A finite group $G$ is isomorphic to $\operatorname{Gal}(f,K)$.

Question

Let $G$ be a finite group with $1 \neq H < G $ a minimal subgroup which is not normal. Prove that there exists a field $K$ and a polynomial $f \in K[X]$ so that $G \cong \operatorname{Gal}(f,K)$ with $degf < |G|$.

From the comments:

I know that every finite G is isomorphic to some Galois extension. Let's say that every finite Galois extension is the splitting field of some polynomial (though I'm not sure about that).
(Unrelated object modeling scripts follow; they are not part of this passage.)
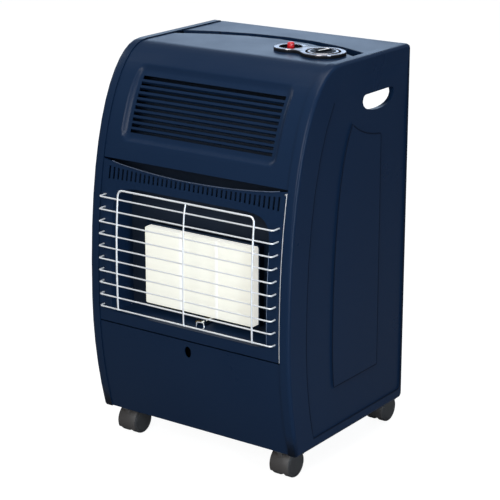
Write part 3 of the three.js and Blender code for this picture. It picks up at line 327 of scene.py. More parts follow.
# ---------------------------------------------------------------- finishes
@dataclass(frozen=True)
class Finish:
    """A surface finish: a Principled shader with cloudy tone, a roughness range and relief."""

    slot: Slot
    colour: Triple
    worn: Triple
    smooth: float = 0.3
    rough: float = 0.45
    cloud: float = 14.0
    amount: float = 0.5
    metallic: float = 0.0
    gloss: float = 0.5
    fine: float = 900.0
    broad: float = 60.0
    broad_share: float = 0.3
    depth: float = 0.00004
    brushed: float = 0.0
    coat: float = 0.0
    coat_roughness: float = 0.2
    # glow is an emission strength; on the ceramic finishes it is painted light on an unlit burner
    glow: float = 0.0

    def material(self, effects: Effects) -> bpy.types.Material:
        """Builds the finish as a material.

        Args:
            effects: the shared shader groups.

        Returns:
            The new material.
        """
        made = bpy.data.materials.new(self.slot.value)
        made.use_nodes = True
        tree = made.node_tree
        shader = fill(tree.nodes["Principled BSDF"], {
            "Metallic": self.metallic, "Specular IOR Level": self.gloss,
            "Coat Weight": self.coat, "Coat Roughness": self.coat_roughness})
        tone = put_group(tree, effects.tone, {
            "Base": (*self.colour, 1.0), "Worn": (*self.worn, 1.0), "Scale": self.cloud,
            "Amount": self.amount, "Smooth": self.smooth, "Rough": self.rough})
        tree.links.new(tone.outputs["Color"], shader.inputs["Base Color"])
        tree.links.new(tone.outputs["Roughness"], shader.inputs["Roughness"])
        if self.brushed:
            relief = put_group(tree, effects.brush, {"Pitch": self.brushed})
        else:
            relief = put_group(tree, effects.relief, {
                "Fine": self.fine, "Broad": self.broad, "Broad share": self.broad_share})
        bump = fill(tree.nodes.new("ShaderNodeBump"), {"Distance": self.depth})
        tree.links.new(relief.outputs["Height"], bump.inputs["Height"])
        tree.links.new(bump.outputs["Normal"], shader.inputs["Normal"])
        if self.glow:
            self.add_glow(tree, shader, effects)
        return made

    def add_glow(self, tree: bpy.types.NodeTree, shader: bpy.types.Node, effects: Effects) -> None:
        """Makes the surface glow, a little less inside its ports: painted light, since the plaque
        is not burning.

        Args:
            tree: the material's nodes.
            shader: its Principled shader.
            effects: the shared shader groups.
        """
        ports = put_group(tree, effects.ports, {})
        mix = tree.nodes.new("ShaderNodeMix")
        mix.data_type = "RGBA"
        fill(mix, {"A": (*self.colour, 1.0), "B": (*self.worn, 1.0)})
        tree.links.new(ports.outputs["Port"], mix.inputs["Factor"])
        tree.links.new(mix.outputs["Result"], shader.inputs["Emission Color"])
        shader.inputs["Emission Strength"].default_value = self.glow


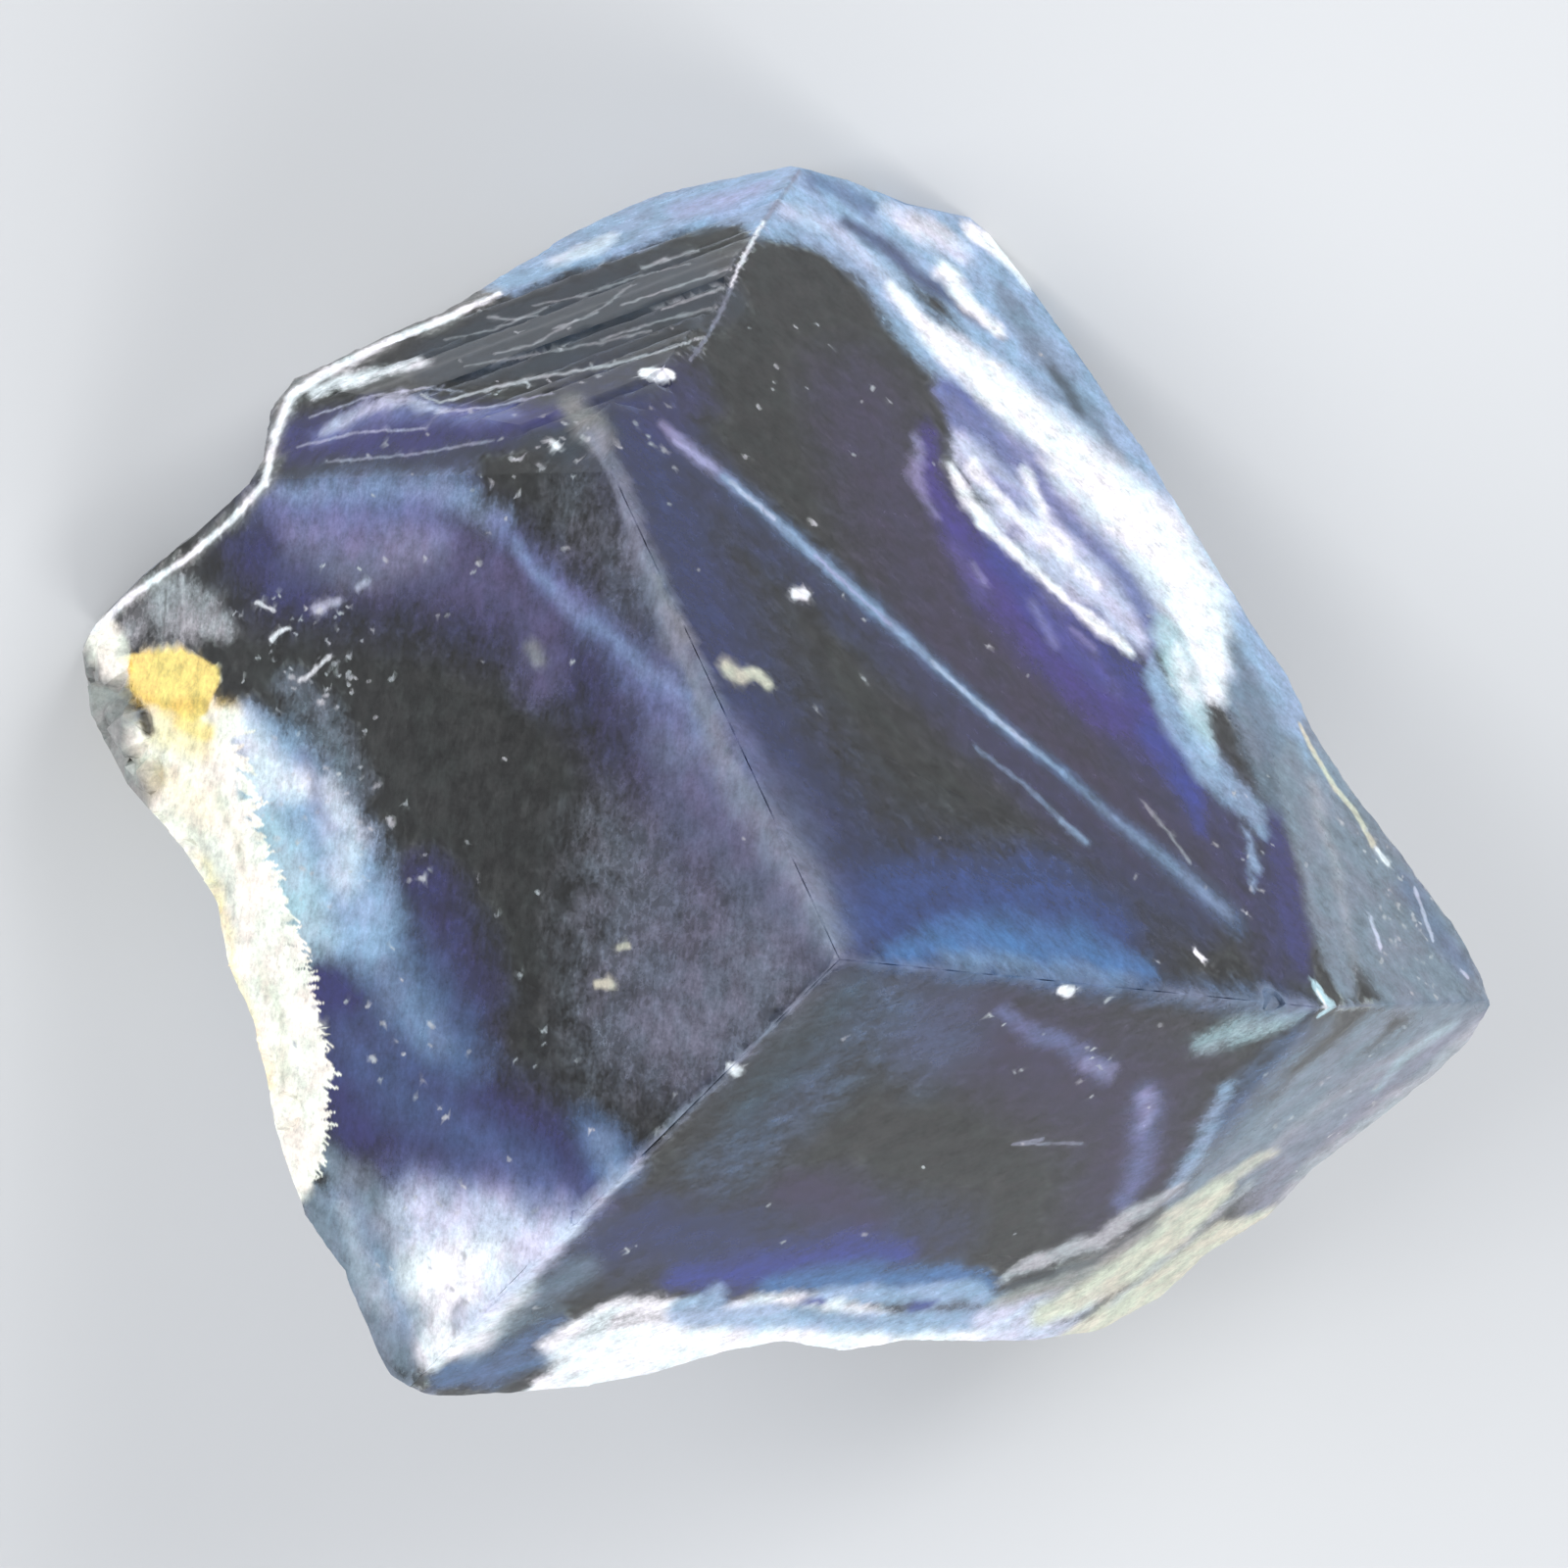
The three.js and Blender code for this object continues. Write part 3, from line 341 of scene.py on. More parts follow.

That's as far as I got.

Answer 1

Extended hints:

• Realize $G$ as a group of permutations on a finite set of variables $S=\{x_1,x_2,\ldots,x_n\}$. For example you can use the Cayley construction, when $n=|G|$. Often you get away with smaller $n$, but let's not worry about that.
• Let $L=\Bbb{Q}(S)$ be the purely transcendental extension of the rationals gotten be treating the elements of $S$ as algebraically independent variables. By the previous bullet identify $G$ as a (sub)group of automorphisms of $L$ simply by permuting the indeterminates $x_i$. Let $K$ be the fixed field of $G$, so by basic Galois theory the extension $L/K$ is Galois with Galois group $\cong G$.
• Let $F$ be the fixed field of $H$. Thus $K\subset F\subset L$, and $[L:F]=|H|$. Show that $F/K$ is a finite separable algebraic extension and thus simple. Conclude that $F=K(\alpha)$ for some $\alpha\in F$.
• Let $f(x)\in K[x]$ be the minimal polynomial of $\alpha$. Show that $L$ is the splitting field of $f$. Here is the beef. Clearly $L/K$ is Galois, but you need to show that no proper subfield $M$ such that $F\subseteq M\subset L$ is Galois. You need to make full use of the assumptions made about $H$ in this step.
• Convince yourself, your mates and your teacher that this does it.